Win, lose or draw in his 100th game as Albion manager tonight, Mark McGhee will keep a level head.

The words of Rudyard Kipling might have been written for the meticulous Glaswegian.

Whether it is triumph or disaster at Hillsborough, McGhee will treat those twin imposters just the same.

That is the way it has to be when, against the odds, you are trying to keep the Seagulls in the Championship.

Maintaining equilibrium has been tested to its limits by the last two results.

That oh-so-sweet success at Crystal Palace last Tuesday came just 72 hours after a home defeat by Cardiff which plunged Albion to the foot of the table.

"The way I've worked here has had to be very calculated," McGhee said. "I've had to face certain realities and I think we have dealt with them pretty well.

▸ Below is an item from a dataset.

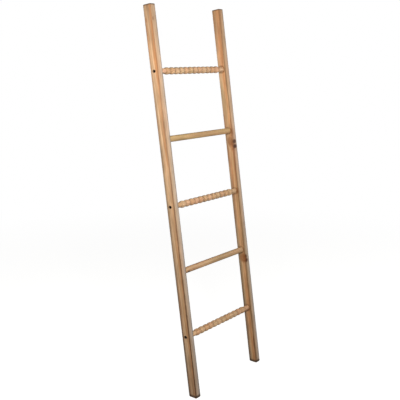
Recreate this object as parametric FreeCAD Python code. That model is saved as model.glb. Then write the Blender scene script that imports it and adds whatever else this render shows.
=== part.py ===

"There has been a classic example of that over the last week. On the Saturday night after Cardiff everybody was suicidal and then by Tuesday night at Palace everybody was absolutely euphoric.

"What I've managed to do in my time here is to realise that is the way it is going to be and not get too excited one way or another, keep a very level head.

"One thing we have become very good at as a squad is dealing with that. Regardless of the result, we are able to put it behind us very quickly.

"I've said to the boys last year there were probably 30 occasions, excluding a couple of good draws, when we went home on a Saturday really disappointed because we hadn't won and yet at the end of the season we had a big celebration.

"The individual games, in terms of satisfaction, don't really matter. It's the end result at the end of the season."

McGhee wishes his sense of proportion was more widely shared. Expectations, it seems, have risen to unrealistic levels both inside and outside the club.

"After we lost to Cardiff I was very disappointed by a lot of other people's reaction," McGhee revealed.

"If people cannot accept that this is what we are, that we are going to lose games and occasionally play poorly, put it behind us like we do and move onto the next game, then I think they are either stupid or unrealistic.

"We've still got a lot of players who are still to prove they can even play at this level and yet people are getting down because we lose a game. I'm not prepared to allow myself to be like that because I know we work as hard as we possibly can to get the results that we get.

"When we play poorly we've worked ******* hard to be as poor as that! And that's all we can do.

"Last Monday morning I had 15 outfield players to choose from. Iain Dowie (Palace manager) had 15 strikers to choose from, so I'm not going to allow people to get me down."

It was Dowie who coined the phrase 'bouncebackability'. That too was made for McGhee's Albion.

They snatched victory from the jaws of defeat in the play-off semi-final against Swindon in his first season, then rallied when it really mattered at the end of last season after a slump in form jeopardised their Championship place.

"When we came back against Palace that was a typical example of what we've done since the day I've been here," McGhee said.

"That more than anything is something I've had to instill in the players, because I know we are going to have bad days.

"It's a defence mechanism, not only for me but for them. It's a way of me almost allowing them off the hook for a bad performance, because we've got another game to put it right.

"Don't get me wrong, there was a bit of despondency on the Sunday morning after the Cardiff defeat. The way we dealt with it was to put in an extra training session.

"Instead of doing what we would normally do, train Sunday and Monday, travel on Tuesday, we trained on Tuesday as well.

"I felt very strongly we needed that extra training session to get in their heads because players have been getting a bit of stick, which is ludicrous."

Unjustified abuse from pockets of supporters in the south stand at Withdean hurts McGhee as much as his players. A cheery disposition creates the misleading impression that he is not the deeply caring type but he takes defeat badly and personally.

"I was mortified when we were bottom of the table," McGhee said. "I don't care if I only had 11 outfield players to choose from and no money to spend and the smallest budget in the league. I never played in a team that was bottom of the league.

"It's never where I've been and I don't like it at all. As far as I'm concerned it means the other 23 managers in the division are better than me.

"Forget about the team and the players, I have a look at myself. I talk to people in the street and friends and relatives and people say to me where are you in the table tonight?

"If I have to say bottom then not everybody understands the dynamics of it. They think 'he must be crap' and I don't enjoy that."

He won't enjoy it either if Albion lose at Hillsborough tonight but he'll soon shrug it off. As McGhee often says himself "onwards and upwards." There's always Ipswich at Withdean on Saturday.